# REQUIRED WORK
All of the data needs to be repeated exactly.

# DATASET SECTION
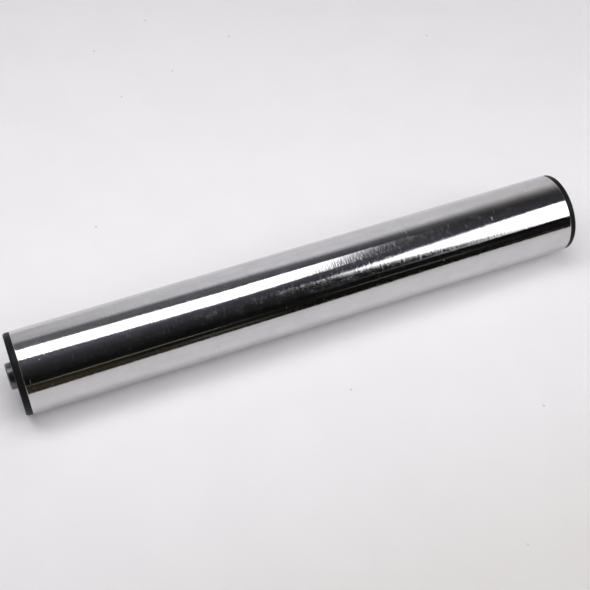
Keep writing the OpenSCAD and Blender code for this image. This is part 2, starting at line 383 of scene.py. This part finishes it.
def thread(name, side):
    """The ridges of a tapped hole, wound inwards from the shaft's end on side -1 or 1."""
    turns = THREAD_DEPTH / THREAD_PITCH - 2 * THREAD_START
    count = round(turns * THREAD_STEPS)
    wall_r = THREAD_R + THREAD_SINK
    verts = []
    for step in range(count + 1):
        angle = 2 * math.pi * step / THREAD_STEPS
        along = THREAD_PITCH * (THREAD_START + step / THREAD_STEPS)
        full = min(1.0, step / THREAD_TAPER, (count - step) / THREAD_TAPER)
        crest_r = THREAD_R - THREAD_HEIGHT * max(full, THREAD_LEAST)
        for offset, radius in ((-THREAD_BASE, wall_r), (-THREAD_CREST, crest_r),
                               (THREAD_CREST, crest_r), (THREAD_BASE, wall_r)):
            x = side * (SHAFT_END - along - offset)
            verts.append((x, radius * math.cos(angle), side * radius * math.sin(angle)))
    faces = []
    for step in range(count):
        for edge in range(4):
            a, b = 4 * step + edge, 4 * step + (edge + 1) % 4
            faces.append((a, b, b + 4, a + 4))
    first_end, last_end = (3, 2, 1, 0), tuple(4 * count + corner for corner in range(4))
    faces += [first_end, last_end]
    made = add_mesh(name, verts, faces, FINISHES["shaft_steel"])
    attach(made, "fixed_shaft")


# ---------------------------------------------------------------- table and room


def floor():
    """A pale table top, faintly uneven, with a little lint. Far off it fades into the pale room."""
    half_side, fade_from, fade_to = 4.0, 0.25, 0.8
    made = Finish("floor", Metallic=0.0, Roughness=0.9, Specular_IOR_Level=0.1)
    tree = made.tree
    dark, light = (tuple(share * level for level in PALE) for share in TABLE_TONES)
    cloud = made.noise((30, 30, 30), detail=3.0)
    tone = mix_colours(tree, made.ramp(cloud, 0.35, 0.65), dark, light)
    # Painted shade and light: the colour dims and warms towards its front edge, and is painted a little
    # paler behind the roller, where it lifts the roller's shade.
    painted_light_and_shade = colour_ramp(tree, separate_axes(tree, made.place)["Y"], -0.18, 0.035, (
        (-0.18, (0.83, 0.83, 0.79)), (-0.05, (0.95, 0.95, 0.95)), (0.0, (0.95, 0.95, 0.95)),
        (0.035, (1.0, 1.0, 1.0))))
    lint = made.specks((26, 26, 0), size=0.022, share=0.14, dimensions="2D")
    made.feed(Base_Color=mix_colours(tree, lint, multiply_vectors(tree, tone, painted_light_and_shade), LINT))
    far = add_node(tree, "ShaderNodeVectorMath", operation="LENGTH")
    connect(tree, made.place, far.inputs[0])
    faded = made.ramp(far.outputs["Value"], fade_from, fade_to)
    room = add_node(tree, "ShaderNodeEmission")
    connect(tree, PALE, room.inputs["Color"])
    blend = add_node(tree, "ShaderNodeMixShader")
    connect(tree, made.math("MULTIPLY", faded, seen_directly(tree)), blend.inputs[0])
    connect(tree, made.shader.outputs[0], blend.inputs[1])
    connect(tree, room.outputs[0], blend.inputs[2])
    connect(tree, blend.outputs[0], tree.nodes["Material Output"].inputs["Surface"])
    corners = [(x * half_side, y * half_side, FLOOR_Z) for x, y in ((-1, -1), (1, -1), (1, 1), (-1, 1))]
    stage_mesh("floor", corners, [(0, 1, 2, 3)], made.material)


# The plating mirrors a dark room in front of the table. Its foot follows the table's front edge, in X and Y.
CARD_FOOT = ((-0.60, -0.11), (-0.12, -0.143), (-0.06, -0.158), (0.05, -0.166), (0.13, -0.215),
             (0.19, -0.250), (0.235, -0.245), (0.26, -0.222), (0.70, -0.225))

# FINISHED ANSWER
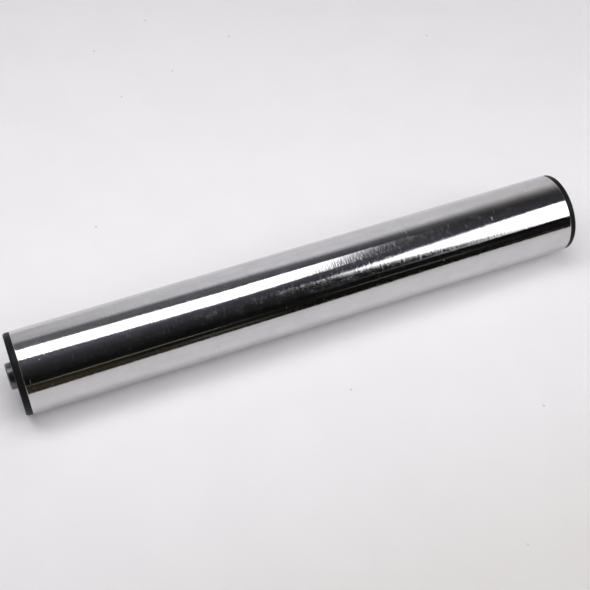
Keep writing the OpenSCAD and Blender code for this image. This is part 2, starting at line 383 of scene.py. This part finishes it.
def thread(name, side):
    """The ridges of a tapped hole, wound inwards from the shaft's end on side -1 or 1."""
    turns = THREAD_DEPTH / THREAD_PITCH - 2 * THREAD_START
    count = round(turns * THREAD_STEPS)
    wall_r = THREAD_R + THREAD_SINK
    verts = []
    for step in range(count + 1):
        angle = 2 * math.pi * step / THREAD_STEPS
        along = THREAD_PITCH * (THREAD_START + step / THREAD_STEPS)
        full = min(1.0, step / THREAD_TAPER, (count - step) / THREAD_TAPER)
        crest_r = THREAD_R - THREAD_HEIGHT * max(full, THREAD_LEAST)
        for offset, radius in ((-THREAD_BASE, wall_r), (-THREAD_CREST, crest_r),
                               (THREAD_CREST, crest_r), (THREAD_BASE, wall_r)):
            x = side * (SHAFT_END - along - offset)
            verts.append((x, radius * math.cos(angle), side * radius * math.sin(angle)))
    faces = []
    for step in range(count):
        for edge in range(4):
            a, b = 4 * step + edge, 4 * step + (edge + 1) % 4
            faces.append((a, b, b + 4, a + 4))
    first_end, last_end = (3, 2, 1, 0), tuple(4 * count + corner for corner in range(4))
    faces += [first_end, last_end]
    made = add_mesh(name, verts, faces, FINISHES["shaft_steel"])
    attach(made, "fixed_shaft")


# ---------------------------------------------------------------- table and room


def floor():
    """A pale table top, faintly uneven, with a little lint. Far off it fades into the pale room."""
    half_side, fade_from, fade_to = 4.0, 0.25, 0.8
    made = Finish("floor", Metallic=0.0, Roughness=0.9, Specular_IOR_Level=0.1)
    tree = made.tree
    dark, light = (tuple(share * level for level in PALE) for share in TABLE_TONES)
    cloud = made.noise((30, 30, 30), detail=3.0)
    tone = mix_colours(tree, made.ramp(cloud, 0.35, 0.65), dark, light)
    # Painted shade and light: the colour dims and warms towards its front edge, and is painted a little
    # paler behind the roller, where it lifts the roller's shade.
    painted_light_and_shade = colour_ramp(tree, separate_axes(tree, made.place)["Y"], -0.18, 0.035, (
        (-0.18, (0.83, 0.83, 0.79)), (-0.05, (0.95, 0.95, 0.95)), (0.0, (0.95, 0.95, 0.95)),
        (0.035, (1.0, 1.0, 1.0))))
    lint = made.specks((26, 26, 0), size=0.022, share=0.14, dimensions="2D")
    made.feed(Base_Color=mix_colours(tree, lint, multiply_vectors(tree, tone, painted_light_and_shade), LINT))
    far = add_node(tree, "ShaderNodeVectorMath", operation="LENGTH")
    connect(tree, made.place, far.inputs[0])
    faded = made.ramp(far.outputs["Value"], fade_from, fade_to)
    room = add_node(tree, "ShaderNodeEmission")
    connect(tree, PALE, room.inputs["Color"])
    blend = add_node(tree, "ShaderNodeMixShader")
    connect(tree, made.math("MULTIPLY", faded, seen_directly(tree)), blend.inputs[0])
    connect(tree, made.shader.outputs[0], blend.inputs[1])
    connect(tree, room.outputs[0], blend.inputs[2])
    connect(tree, blend.outputs[0], tree.nodes["Material Output"].inputs["Surface"])
    corners = [(x * half_side, y * half_side, FLOOR_Z) for x, y in ((-1, -1), (1, -1), (1, 1), (-1, 1))]
    stage_mesh("floor", corners, [(0, 1, 2, 3)], made.material)


# The plating mirrors a dark room in front of the table. Its foot follows the table's front edge, in X and Y.
CARD_FOOT = ((-0.60, -0.11), (-0.12, -0.143), (-0.06, -0.158), (0.05, -0.166), (0.13, -0.215),
             (0.19, -0.250), (0.235, -0.245), (0.26, -0.222), (0.70, -0.225))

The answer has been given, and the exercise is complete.